* **Do this**
Output every line of the data exactly as it appears.

-- start of Supplied data --

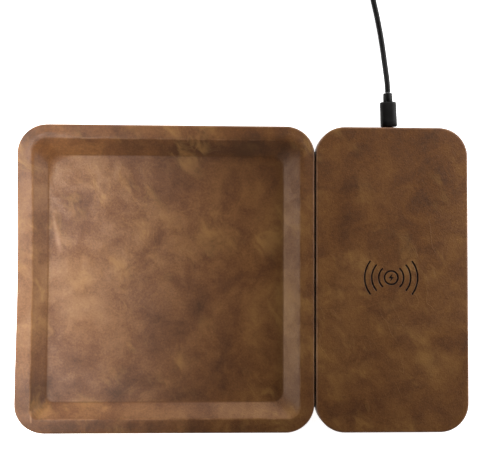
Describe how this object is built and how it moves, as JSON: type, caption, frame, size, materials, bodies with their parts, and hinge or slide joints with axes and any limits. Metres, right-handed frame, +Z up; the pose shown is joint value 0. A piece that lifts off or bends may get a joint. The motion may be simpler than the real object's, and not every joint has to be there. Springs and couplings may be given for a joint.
{
  "type": "wireless charging pad",
  "caption": "Leather-covered desk set: a flat wireless charging pad held magnetically beside a dished catch-all tray, with its charging lead plugged into the pad's back edge.",
  "frame": {"origin": "centre of the two modules' outline, on the surface that the rubber feet stand on", "axes": "+X from the tray to the charging pad, +Y to the back where the lead plugs in, +Z up"},
  "size_m": [0.3096, 0.3685, 0.0165],
  "materials": {
    "leather": "waxed pull-up leather, brown with ochre and dark mottling, soft sheen",
    "moulded_black": "moulded, fine satin texture",
    "lining": "short-nap microfibre",
    "foot_rubber": "matt",
    "screw_steel": "zinc plated",
    "magnet_nickel": "nickel plated",
    "seam_felt": "dense black felt",
    "copper": "enamelled copper wire",
    "ferrite": "sintered, matt",
    "board_green": "solder resist over glass fibre board",
    "chip_black": "moulded epoxy",
    "capacitor_tan": "sintered",
    "bead_black": "dipped epoxy bead",
    "plug_steel": "bright plated pressed steel",
    "cord_black": "soft matt cable jacket and overmoulding",
    "insert_white": "moulded",
    "tie_black": "woven hook-and-loop tape"
  },
  "bodies": {
    "tray": {"tray_core": "moulded_black", "tray_leather": "leather", "tray_base": "moulded_black", "tray_lining": "lining", "tray_foot_1": "foot_rubber", "tray_foot_2": "foot_rubber", "tray_foot_3": "foot_rubber", "tray_foot_4": "foot_rubber", "tray_screw_1": "screw_steel", "tray_screw_2": "screw_steel", "tray_screw_3": "screw_steel", "tray_screw_4": "screw_steel", "tray_magnet_1": "magnet_nickel", "tray_magnet_2": "magnet_nickel", "tray_magnet_3": "magnet_nickel", "seam_strip": "seam_felt"},
    "charging_pad": {"pad_top_shell": "moulded_black", "pad_leather": "leather", "pad_base": "moulded_black", "pad_lining": "lining", "pad_foot_1": "foot_rubber", "pad_foot_2": "foot_rubber", "pad_foot_3": "foot_rubber", "pad_foot_4": "foot_rubber", "pad_screw_1": "screw_steel", "pad_screw_2": "screw_steel", "pad_screw_3": "screw_steel", "pad_screw_4": "screw_steel", "pad_magnet_1": "magnet_nickel", "pad_magnet_2": "magnet_nickel", "pad_magnet_3": "magnet_nickel", "charging_coil": "copper", "ferrite_sheet": "ferrite", "coil_carrier": "moulded_black", "coil_thermistor": "bead_black", "coil_lead_1": "copper", "coil_lead_2": "copper", "control_board": "board_green", "controller_chip": "chip_black", "bridge_chip": "chip_black", "power_choke": "ferrite", "coil_capacitor_1": "capacitor_tan", "coil_capacitor_2": "capacitor_tan", "board_screw_1": "screw_steel", "board_screw_2": "screw_steel", "socket_shell": "plug_steel", "socket_tongue": "insert_white"},
    "lead": {"plug_shell": "plug_steel", "plug_overmould": "cord_black", "plug_strain_relief": "cord_black", "cord": "cord_black", "cord_coil": "cord_black", "cord_tie": "tie_black", "cord_tail": "cord_black", "usb_strain_relief": "cord_black", "usb_housing": "cord_black", "usb_shell": "plug_steel", "usb_insert": "insert_white"}
  },
  "joints": [
    {"name": "pad_pull_off", "type": "slide", "parent": "tray", "child": "charging_pad", "axis": [1, 0, 0], "range_m": [0, 0.04]},
    {"name": "lead_unplug", "type": "slide", "parent": "charging_pad", "child": "lead", "axis": [0, 1, 0], "range_m": [0, 0.012]}
  ]
}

-- end of Supplied data --

* **Output of the task**
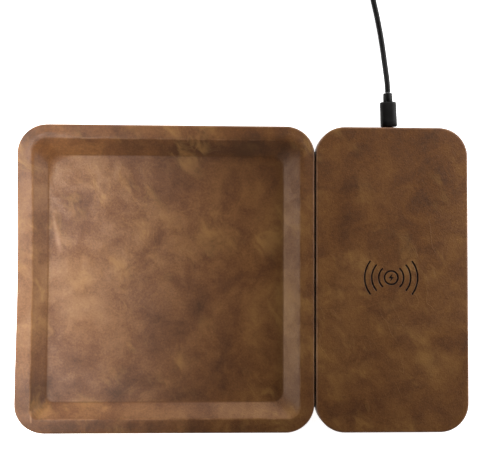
Describe how this object is built and how it moves, as JSON: type, caption, frame, size, materials, bodies with their parts, and hinge or slide joints with axes and any limits. Metres, right-handed frame, +Z up; the pose shown is joint value 0. A piece that lifts off or bends may get a joint. The motion may be simpler than the real object's, and not every joint has to be there. Springs and couplings may be given for a joint.
{
  "type": "wireless charging pad",
  "caption": "Leather-covered desk set: a flat wireless charging pad held magnetically beside a dished catch-all tray, with its charging lead plugged into the pad's back edge.",
  "frame": {"origin": "centre of the two modules' outline, on the surface that the rubber feet stand on", "axes": "+X from the tray to the charging pad, +Y to the back where the lead plugs in, +Z up"},
  "size_m": [0.3096, 0.3685, 0.0165],
  "materials": {
    "leather": "waxed pull-up leather, brown with ochre and dark mottling, soft sheen",
    "moulded_black": "moulded, fine satin texture",
    "lining": "short-nap microfibre",
    "foot_rubber": "matt",
    "screw_steel": "zinc plated",
    "magnet_nickel": "nickel plated",
    "seam_felt": "dense black felt",
    "copper": "enamelled copper wire",
    "ferrite": "sintered, matt",
    "board_green": "solder resist over glass fibre board",
    "chip_black": "moulded epoxy",
    "capacitor_tan": "sintered",
    "bead_black": "dipped epoxy bead",
    "plug_steel": "bright plated pressed steel",
    "cord_black": "soft matt cable jacket and overmoulding",
    "insert_white": "moulded",
    "tie_black": "woven hook-and-loop tape"
  },
  "bodies": {
    "tray": {"tray_core": "moulded_black", "tray_leather": "leather", "tray_base": "moulded_black", "tray_lining": "lining", "tray_foot_1": "foot_rubber", "tray_foot_2": "foot_rubber", "tray_foot_3": "foot_rubber", "tray_foot_4": "foot_rubber", "tray_screw_1": "screw_steel", "tray_screw_2": "screw_steel", "tray_screw_3": "screw_steel", "tray_screw_4": "screw_steel", "tray_magnet_1": "magnet_nickel", "tray_magnet_2": "magnet_nickel", "tray_magnet_3": "magnet_nickel", "seam_strip": "seam_felt"},
    "charging_pad": {"pad_top_shell": "moulded_black", "pad_leather": "leather", "pad_base": "moulded_black", "pad_lining": "lining", "pad_foot_1": "foot_rubber", "pad_foot_2": "foot_rubber", "pad_foot_3": "foot_rubber", "pad_foot_4": "foot_rubber", "pad_screw_1": "screw_steel", "pad_screw_2": "screw_steel", "pad_screw_3": "screw_steel", "pad_screw_4": "screw_steel", "pad_magnet_1": "magnet_nickel", "pad_magnet_2": "magnet_nickel", "pad_magnet_3": "magnet_nickel", "charging_coil": "copper", "ferrite_sheet": "ferrite", "coil_carrier": "moulded_black", "coil_thermistor": "bead_black", "coil_lead_1": "copper", "coil_lead_2": "copper", "control_board": "board_green", "controller_chip": "chip_black", "bridge_chip": "chip_black", "power_choke": "ferrite", "coil_capacitor_1": "capacitor_tan", "coil_capacitor_2": "capacitor_tan", "board_screw_1": "screw_steel", "board_screw_2": "screw_steel", "socket_shell": "plug_steel", "socket_tongue": "insert_white"},
    "lead": {"plug_shell": "plug_steel", "plug_overmould": "cord_black", "plug_strain_relief": "cord_black", "cord": "cord_black", "cord_coil": "cord_black", "cord_tie": "tie_black", "cord_tail": "cord_black", "usb_strain_relief": "cord_black", "usb_housing": "cord_black", "usb_shell": "plug_steel", "usb_insert": "insert_white"}
  },
  "joints": [
    {"name": "pad_pull_off", "type": "slide", "parent": "tray", "child": "charging_pad", "axis": [1, 0, 0], "range_m": [0, 0.04]},
    {"name": "lead_unplug", "type": "slide", "parent": "charging_pad", "child": "lead", "axis": [0, 1, 0], "range_m": [0, 0.012]}
  ]
}